REQUIRED WORK
Filter the listing below, copying every line in which the word "from" appears.

SUPPLIED MATERIAL
[Start]

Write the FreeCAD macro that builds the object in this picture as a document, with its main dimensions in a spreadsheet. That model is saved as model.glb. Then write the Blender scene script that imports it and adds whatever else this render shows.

[End]
[Start]

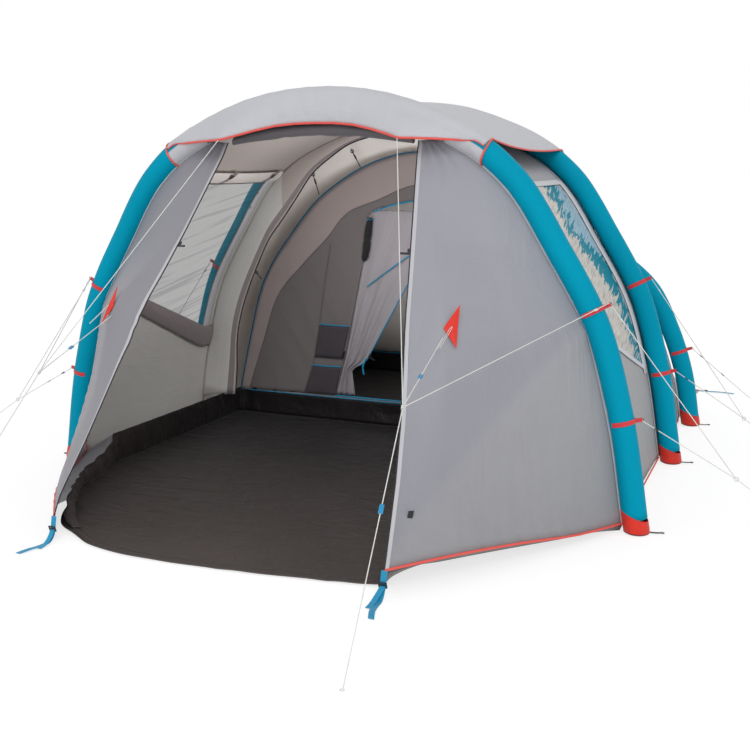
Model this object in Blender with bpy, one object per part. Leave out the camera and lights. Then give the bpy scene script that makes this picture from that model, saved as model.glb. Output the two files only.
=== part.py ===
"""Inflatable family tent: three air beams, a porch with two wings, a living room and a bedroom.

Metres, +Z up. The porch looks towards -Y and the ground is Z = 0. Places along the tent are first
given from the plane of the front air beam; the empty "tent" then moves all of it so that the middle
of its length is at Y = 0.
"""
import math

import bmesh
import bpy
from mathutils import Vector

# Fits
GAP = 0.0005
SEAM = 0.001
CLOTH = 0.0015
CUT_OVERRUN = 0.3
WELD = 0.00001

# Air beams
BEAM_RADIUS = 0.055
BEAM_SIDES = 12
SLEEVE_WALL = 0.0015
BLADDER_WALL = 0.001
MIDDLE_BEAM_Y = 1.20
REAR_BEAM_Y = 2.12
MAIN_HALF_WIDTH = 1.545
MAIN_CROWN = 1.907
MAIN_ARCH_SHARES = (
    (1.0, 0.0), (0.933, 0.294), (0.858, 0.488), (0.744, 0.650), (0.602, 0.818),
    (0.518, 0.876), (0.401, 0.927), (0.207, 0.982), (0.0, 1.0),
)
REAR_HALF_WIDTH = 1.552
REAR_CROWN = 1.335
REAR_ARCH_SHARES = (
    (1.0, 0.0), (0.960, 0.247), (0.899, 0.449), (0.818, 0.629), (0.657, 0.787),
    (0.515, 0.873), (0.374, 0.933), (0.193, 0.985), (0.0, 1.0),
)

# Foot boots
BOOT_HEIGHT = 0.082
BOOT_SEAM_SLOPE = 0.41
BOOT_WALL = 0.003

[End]

ANSWER IN FULL
Model this object in Blender with bpy, one object per part. Leave out the camera and lights. Then give the bpy scene script that makes this picture from that model, saved as model.glb. Output the two files only.
given from the plane of the front air beam; the empty "tent" then moves all of it so that the middle
from mathutils import Vector